Studies in American Fiction
28 (2000): 131–50. And see the edition of
Moby-Dick
edited by Harrison Hayford, G. Thomas Tanselle, and Hershel Parker, Chicago: Northwestern University Press, 1988, p. 829, for another passage that closely follows Darwin’s
Journal of Researches
.

THE REVOLT OF THE
SAN JUAN NEPOMUCENO

Aside from a brief mention in an article published in a Peruvian history journal, I’ve found no other scholarly reference to this remarkable uprising. News of the fate of the
San Juan
was carried back to America by three of its passengers, who were taken to Salem, Massachusetts, on the brig
Sukey
, captained by John Edwards, which had been in Senegal trading for hides, gum, peanuts, and palm oil. The first report was published in the
Salem Impartial Register
on July 30, 1801, reprinted in newspapers throughout New England, and translated and published in Buenos Aires in the
Telégrafo Mercantil
on December 16, 1801. For the
Sukey
, see
History of Essex County, Massachusetts: With Biographical Sketches of Many of Its Pioneers and Prominent Men
, vol. 1, ed. Duane Hamilton Hurd, Philadelphia: J. W. Lewis, 1888, p. 92.

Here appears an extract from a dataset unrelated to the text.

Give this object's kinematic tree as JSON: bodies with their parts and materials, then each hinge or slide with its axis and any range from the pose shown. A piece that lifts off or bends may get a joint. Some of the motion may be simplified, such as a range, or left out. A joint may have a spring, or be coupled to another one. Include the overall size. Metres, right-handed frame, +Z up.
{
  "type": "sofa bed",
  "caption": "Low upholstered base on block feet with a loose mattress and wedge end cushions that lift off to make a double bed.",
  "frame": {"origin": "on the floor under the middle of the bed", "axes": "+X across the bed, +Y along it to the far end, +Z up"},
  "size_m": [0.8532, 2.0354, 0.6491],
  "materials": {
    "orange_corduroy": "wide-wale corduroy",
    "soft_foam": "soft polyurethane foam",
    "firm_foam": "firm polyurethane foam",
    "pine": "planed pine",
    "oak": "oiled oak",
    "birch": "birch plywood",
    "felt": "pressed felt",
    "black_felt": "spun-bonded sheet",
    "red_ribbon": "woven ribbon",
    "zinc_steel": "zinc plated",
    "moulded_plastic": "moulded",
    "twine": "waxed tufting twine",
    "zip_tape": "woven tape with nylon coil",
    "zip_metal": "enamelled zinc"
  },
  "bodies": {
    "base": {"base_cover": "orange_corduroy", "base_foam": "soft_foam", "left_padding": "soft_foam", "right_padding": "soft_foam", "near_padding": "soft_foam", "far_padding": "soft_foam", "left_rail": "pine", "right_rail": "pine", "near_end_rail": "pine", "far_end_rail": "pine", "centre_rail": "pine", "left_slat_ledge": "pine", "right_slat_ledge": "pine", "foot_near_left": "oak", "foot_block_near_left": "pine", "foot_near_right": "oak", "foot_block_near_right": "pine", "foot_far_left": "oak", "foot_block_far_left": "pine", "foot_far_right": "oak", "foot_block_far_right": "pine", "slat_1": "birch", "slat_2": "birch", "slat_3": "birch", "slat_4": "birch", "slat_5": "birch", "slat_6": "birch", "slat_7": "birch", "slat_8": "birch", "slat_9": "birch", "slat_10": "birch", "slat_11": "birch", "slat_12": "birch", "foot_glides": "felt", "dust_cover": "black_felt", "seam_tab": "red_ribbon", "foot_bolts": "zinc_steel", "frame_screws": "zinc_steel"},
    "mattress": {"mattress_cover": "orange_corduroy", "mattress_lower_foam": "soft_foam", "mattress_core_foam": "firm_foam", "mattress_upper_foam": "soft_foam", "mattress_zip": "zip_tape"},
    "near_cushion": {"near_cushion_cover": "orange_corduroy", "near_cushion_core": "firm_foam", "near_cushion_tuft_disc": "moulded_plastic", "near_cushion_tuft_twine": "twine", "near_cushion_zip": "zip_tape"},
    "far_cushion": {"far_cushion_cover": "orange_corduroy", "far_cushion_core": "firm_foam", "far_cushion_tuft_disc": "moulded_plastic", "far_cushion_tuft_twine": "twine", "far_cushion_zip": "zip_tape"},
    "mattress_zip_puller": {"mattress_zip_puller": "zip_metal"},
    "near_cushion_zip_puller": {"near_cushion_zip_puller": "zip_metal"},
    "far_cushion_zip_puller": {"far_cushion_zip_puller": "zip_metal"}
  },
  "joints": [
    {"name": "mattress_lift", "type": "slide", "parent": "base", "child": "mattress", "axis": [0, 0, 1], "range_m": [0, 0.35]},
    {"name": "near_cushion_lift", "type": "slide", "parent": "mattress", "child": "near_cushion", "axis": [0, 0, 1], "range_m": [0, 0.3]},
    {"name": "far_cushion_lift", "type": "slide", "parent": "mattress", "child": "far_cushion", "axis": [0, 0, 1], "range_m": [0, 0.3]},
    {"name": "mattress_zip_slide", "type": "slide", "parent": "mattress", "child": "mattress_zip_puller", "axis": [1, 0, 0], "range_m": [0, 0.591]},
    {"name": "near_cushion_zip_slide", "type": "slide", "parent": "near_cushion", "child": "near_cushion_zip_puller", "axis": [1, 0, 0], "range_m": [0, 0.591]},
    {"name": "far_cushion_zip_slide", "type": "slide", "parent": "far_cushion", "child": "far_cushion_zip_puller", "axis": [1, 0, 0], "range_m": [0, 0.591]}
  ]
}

AMASA DELANO AND FRANKLIN DELANO ROOSEVELT

Eleanor Roosevelt Seagraves says in an e-mail communication that an old story that her grandfather, FDR, purchased all existing copies of Amasa Delano’s memoir is not true. She has no recollection of any family member during her childhood discussing Amasa, though she did wind up editing an abridged edition of
A Narrative
(1994). According to documents found (thanks to Josh Frens-String) in Chile’s Ministry of Foreign Relations (Archivo General Histórico del Ministerio de Relaciones Exteriores, Fondo Histórico, vol. 1404), Roosevelt was made aware of Delano’s memoir in 1934, by his undersecretary of state to Latin America, who suggested buying a copy and donating it to Chile’s national university as a token of Good Neighbor diplomacy. Roosevelt agreed, apparently inscribing the book thus: “May the modest part which my kinsman played in the building of Chile encourage further fruitful cooperation between our two peoples who share common ideals of justice, peace and humanity.”

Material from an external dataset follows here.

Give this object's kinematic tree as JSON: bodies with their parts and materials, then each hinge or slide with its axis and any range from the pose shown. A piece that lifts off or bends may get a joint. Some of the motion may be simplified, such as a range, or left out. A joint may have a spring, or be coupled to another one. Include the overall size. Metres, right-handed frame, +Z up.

JUAN MARTÍNEZ DE ROZAS, LEMUEL SHAW, AND
BILLY BUDD

Juan Martínez de Rozas and Lemuel Shaw played similar roles in creating their respective countries’ legal systems, helping to turn a mishmash of colonial jurisprudence into coherent bodies of modern republican case law (Shaw’s legal decisions, in particular, helped define norms related to commerce, free labor, mental capacity, and free speech). Likewise, Rozas’s 1805 ruling in the
Tryal
case is, in a way, comparable to Shaw’s 1851 upholding of the Fugitive Slave Act. The two men were personally opposed to slavery yet they both, when forced to adjudicate the struggle between justice and order, chose order (though Shaw’s ruling also upheld the nested levels of state sovereignty that is U.S. federalism, a jumble anathema to Rozas).

Melville would take up the question of whether justice was invested in “lasting institutions” or in natural rights that exist independently of those institutions in his last and posthumously published novel,
Billy Budd
, whose Christlike title character is condemned and executed by Captain Vere, master of a British man-of-war, for unintentionally killing an abusive officer. Some legal scholars believe that Melville based Vere on Shaw. The political theorist Hannah Arendt used
Billy Budd
to argue that since absolute justice can never be represented institutionally, the fight to obtain it leads to perpetual violence, to “war with the peace of the world and the true welfare of mankind,” as she quotes Melville’s summing up of Vere’s opinion. Writing in the middle of the insurgent 1960s, Arendt argued that the role of “virtue” in the institutions of law is “not to prevent the crime of evil but to punish the violence of absolute innocence,” since the drive to achieve perfection (or “perfect liberty,” as Amasa Delano saw the benighted goal of French revolutionaries) can destroy society as quickly as, if not quicker than, “elemental evil.”